Only a Handful of U.S. Medical Schools Still Use Live Animals as Teaching Tools; New York Is Worst Offender, While All Nine Medical Schools in Illinois Now Use Humane Alternatives
WASHINGTON—Twelve medical schools across the country received
notice today from the Physicians Committee for Responsible Medicine
(PCRM) that their use of live animals in student training exercises
is unlawful under the federal Animal Welfare Act because alternatives
are readily available.
Twenty years ago, live dogs were commonly used in physiology,
pharmacology, and surgery classes in medical schools. But today,
as PCRM’s letter to the 12 schools notes, the large majority
of U.S. medical schools, including Harvard, Stanford, and Yale,
no longer use live dogs, pigs, or other animals as teaching tools.
The list of medical schools that do not use animals for teaching
continues to grow, with the recent additions of the University
of Illinois at Urbana-Champaign College of Medicine and East
Tennessee State University James H. Quillen College of Medicine.

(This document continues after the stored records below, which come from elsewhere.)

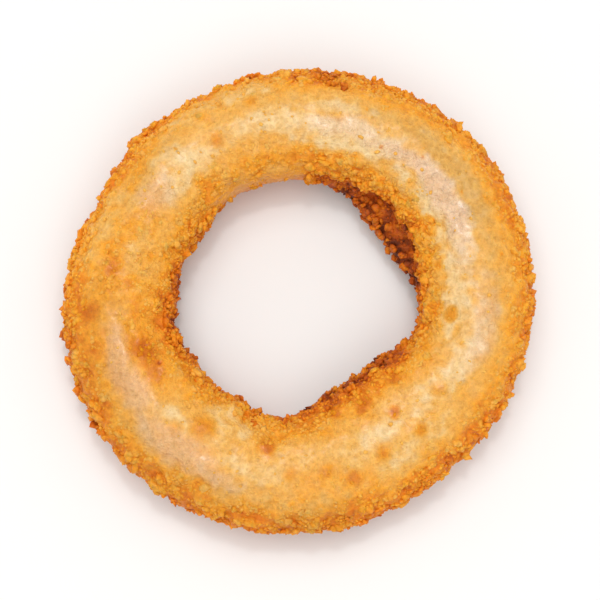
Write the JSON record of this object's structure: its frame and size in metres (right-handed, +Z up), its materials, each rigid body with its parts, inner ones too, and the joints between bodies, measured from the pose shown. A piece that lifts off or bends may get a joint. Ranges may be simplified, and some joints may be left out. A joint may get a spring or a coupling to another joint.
{
  "type": "onion ring",
  "caption": "Battered, breaded and deep-fried onion ring with a pale crown and crumbly golden-brown sides, lying flat.",
  "frame": {"origin": "bottom centre of the ring's bounding box, on the surface that it rests on", "axes": "+Z up through the hole, along the ring's short extent; +X and +Y across the ring"},
  "size_m": [0.0906, 0.09, 0.0196],
  "materials": {
    "golden_crust": "fried batter with crumbs, softly glossy with oil"
  },
  "bodies": {
    "root": {"onion_ring": "golden_crust"}
  },
  "joints": []
}
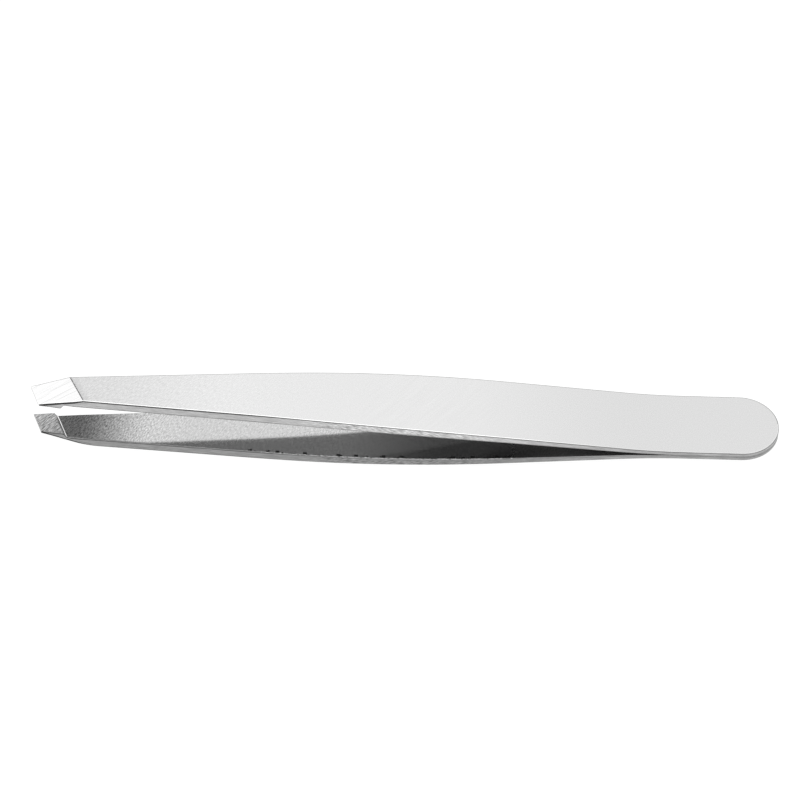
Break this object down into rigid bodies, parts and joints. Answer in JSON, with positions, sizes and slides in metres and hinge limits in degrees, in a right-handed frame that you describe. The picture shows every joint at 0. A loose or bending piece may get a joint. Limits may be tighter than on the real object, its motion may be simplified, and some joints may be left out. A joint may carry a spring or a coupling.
{
  "type": "slant tweezers",
  "caption": "Tweezers of two bowed spring-steel arms, spot-welded at a flat round tail and tapering to slanted, bevelled gripping tips.",
  "frame": {"origin": "centre of the bounding box, in the plane where the two arms meet", "axes": "+X along the tweezers from the tips to the tail, +Y across the arms towards the side on which the slanted tips reach furthest, +Z the way the upper arm opens"},
  "size_m": [0.095, 0.0098, 0.0084],
  "materials": {
    "arm_steel": "fine satin, ground brighter on the tip bevels and left darker on the inner faces",
    "weld_metal": "fused, inside the joint"
  },
  "bodies": {
    "tail": {"upper_tail": "arm_steel", "lower_tail": "arm_steel", "weld_nuggets": "weld_metal"},
    "upper_blade": {"upper_blade": "arm_steel"},
    "lower_blade": {"lower_blade": "arm_steel"}
  },
  "joints": [
    {"name": "upper_flexure", "type": "hinge", "parent": "tail", "child": "upper_blade", "pos_m": [0.0225, 0, 0.00069], "axis": [0, -1, 0], "range_deg": [0, 2], "stiffness_Nm_per_rad": 1.8},
    {"name": "lower_flexure", "type": "hinge", "parent": "tail", "child": "lower_blade", "pos_m": [0.0225, 0, -0.00069], "axis": [0, 1, 0], "range_deg": [0, 2], "stiffness_Nm_per_rad": 1.8}
  ]
}
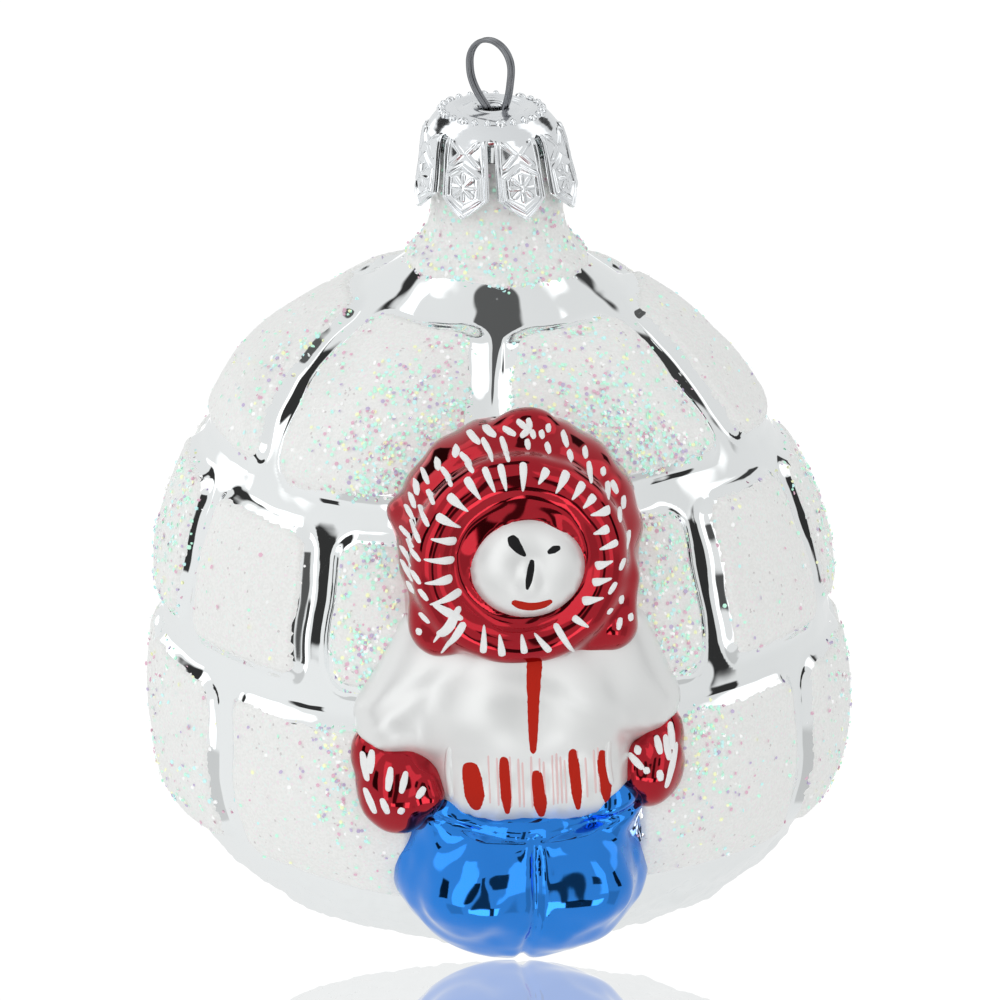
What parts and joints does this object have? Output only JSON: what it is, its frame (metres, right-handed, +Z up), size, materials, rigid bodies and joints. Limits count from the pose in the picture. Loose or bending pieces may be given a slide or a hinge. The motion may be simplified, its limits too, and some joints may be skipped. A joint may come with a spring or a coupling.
{
  "type": "glass igloo tree ornament",
  "caption": "Blown-glass hanging ornament shaped as an igloo of glittered snow blocks, with a small hooded figure moulded on its front, a stamped crown cap and a wire loop.",
  "frame": {"origin": "inside top of the wire hanging loop, where the hook bears", "axes": "+Z up along the ornament's axis, the figure faces -Y, +X is to the viewer's right when looking at the figure"},
  "size_m": [0.0706, 0.0767, 0.0908],
  "materials": {
    "silvered_glass": "silvered glass, bright mirror",
    "glitter_snow": "fine sugary glitter with pastel flakes",
    "red_lacquer": "transparent red lacquer over silvered glass",
    "blue_lacquer": "transparent blue lacquer over silvered glass",
    "satin_white": "satin pearl-white lacquer over silvered glass",
    "cap_metal": "stamped bright metal",
    "hanger_steel": "dark drawn wire"
  },
  "bodies": {
    "root": {"glass_shell": "silvered_glass", "neck_collar": "glitter_snow", "cap_crown": "cap_metal", "hanger_strand_front": "hanger_steel", "hanger_strand_back": "hanger_steel", "hood": "red_lacquer", "face": "satin_white", "parka": "satin_white", "mitten_left": "red_lacquer", "mitten_right": "red_lacquer", "trousers": "blue_lacquer", "course_1_block_1": "glitter_snow", "course_1_block_2": "glitter_snow", "course_1_block_3": "glitter_snow", "course_1_block_4": "glitter_snow", "course_1_block_5": "glitter_snow", "course_1_block_6": "glitter_snow", "course_2_block_1": "glitter_snow", "course_2_block_2": "glitter_snow", "course_2_block_3": "glitter_snow", "course_2_block_4": "glitter_snow", "course_2_block_5": "glitter_snow", "course_2_block_6": "glitter_snow", "course_2_block_7": "glitter_snow", "course_2_block_8": "glitter_snow", "course_2_block_9": "glitter_snow", "course_2_block_10": "glitter_snow", "course_3_block_1": "glitter_snow", "course_3_block_3": "glitter_snow", "course_3_block_4": "glitter_snow", "course_3_block_5": "glitter_snow", "course_3_block_6": "glitter_snow", "course_3_block_7": "glitter_snow", "course_3_block_8": "glitter_snow", "course_3_block_9": "glitter_snow", "course_3_block_10": "glitter_snow"}
  },
  "joints": []
}
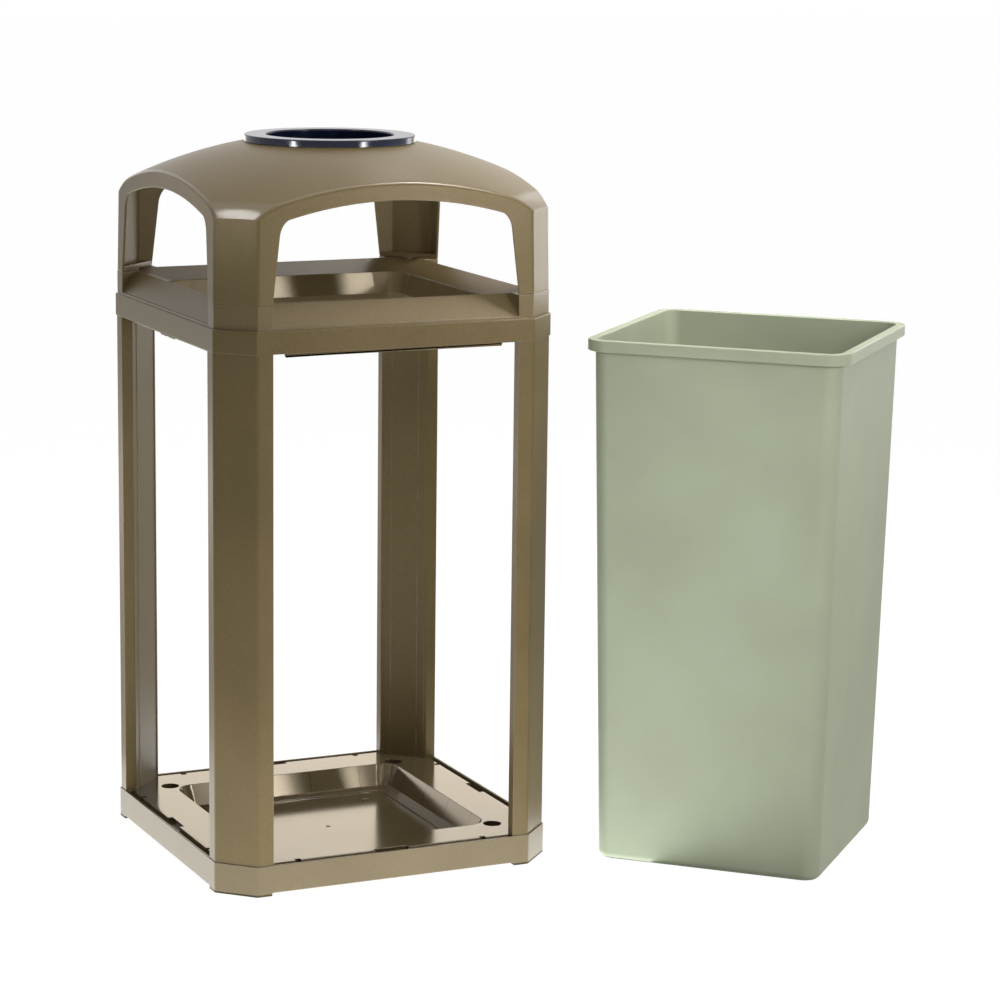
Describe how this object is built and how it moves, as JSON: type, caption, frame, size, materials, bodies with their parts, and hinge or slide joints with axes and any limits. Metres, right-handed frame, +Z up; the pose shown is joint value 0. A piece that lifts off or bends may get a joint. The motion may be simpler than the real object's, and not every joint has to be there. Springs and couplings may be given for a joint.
{
  "type": "outdoor litter container",
  "caption": "Square outdoor litter container: open moulded frame with corner posts, domed hood open on each side, ash bowl in its top, and a separate tapered liner standing beside it.",
  "frame": {"origin": "centre of the container's base on the ground, which is also the centre of the anchor holes", "axes": "+Z up; -Y out of the side that faces the viewer on the right in the picture, -X out of the side on the left; the liner stands towards +X and -Y"},
  "size_m": [1.2024, 0.8834, 1.181],
  "materials": {
    "frame_plastic": "fine moulded grain, warm taupe",
    "liner_plastic": "fine moulded grain, pale sage",
    "ash_metal": "glossy blue-black enamel",
    "steel": "zinc plated"
  },
  "bodies": {
    "frame_body": {"base": "frame_plastic", "post_front_left": "frame_plastic", "post_front_right": "frame_plastic", "post_back_left": "frame_plastic", "post_back_right": "frame_plastic", "top_rail": "frame_plastic", "post_foot_screws": "steel", "post_foot_washers": "steel", "rail_screws": "steel"},
    "hood_body": {"hood_deck": "frame_plastic", "hood_dome": "frame_plastic", "hood_screws": "steel"},
    "ash_bowl_body": {"ash_bowl": "ash_metal"},
    "liner_body": {"liner": "liner_plastic"}
  },
  "joints": [
    {"name": "hood_lift", "type": "slide", "parent": "frame_body", "child": "hood_body", "axis": [0, 0, 1], "range_m": [0, 0.3]},
    {"name": "ash_bowl_lift", "type": "slide", "parent": "hood_body", "child": "ash_bowl_body", "axis": [0, 0, 1], "range_m": [0, 0.15]},
    {"name": "liner_lift", "type": "slide", "parent": "frame_body", "child": "liner_body", "axis": [0, 0, 1], "range_m": [0, 0.5]}
  ]
}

“Dogs are so trusting, and it is a betrayal of that trust
to use them in teaching exercises that end in their death,” says
PCRM medical advisor John J. Pippin, M.D., F.A.C.C. “Humane
alternatives such as life-like patient simulators are more effective
teaching tools, which is why most of the nation’s medical
schools have done away with crude, obsolete dog labs and replaced
them with more clinically relevant teaching methods. It is now
time for the handful of remaining schools to phase out their
live animal laboratories.”
In a letter sent to each medical school’s Institutional
Animal Care and Use Committee (IACUC), Dr. Pippin notes that
the federal Animal Welfare Act mandates the use of alternatives
in place of live animals when alternatives are adequate for the
stated purpose. If the IACUCs, which oversee animal use at the
medical schools, do not respond within a month, PCRM will file
a complaint with the U.S. Department of Agriculture, which enforces
the Animal Welfare Act.
Four of the medical schools that still use dogs and other animals
as teaching tools are located in New York state, while all nine
Illinois medical schools use humane alternatives. The schools
that received PCRM’s letter are New York Medical College,
Mount Sinai School of Medicine, Stony Brook School of Medicine,
University of Rochester School of Medicine, St. Louis University
School of Medicine, University of Mississippi Medical Center,
Louisiana State University at New Orleans School of Medicine,
University of Tennessee College of Medicine, University of California,
San Diego, School of Medicine, Oregon Health and Science University,
School of Medicine, Uniformed Services University of the Health
Sciences School of Medicine, and Georgetown University School
of Medicine.
Founded in 1985, the Physicians Committee for Responsible
Medicine is a nonprofit health organization that promotes preventive
medicine, especially good nutrition. PCRM also conducts clinical
research studies, opposes unethical human experimentation,
and promotes alternatives to animal research.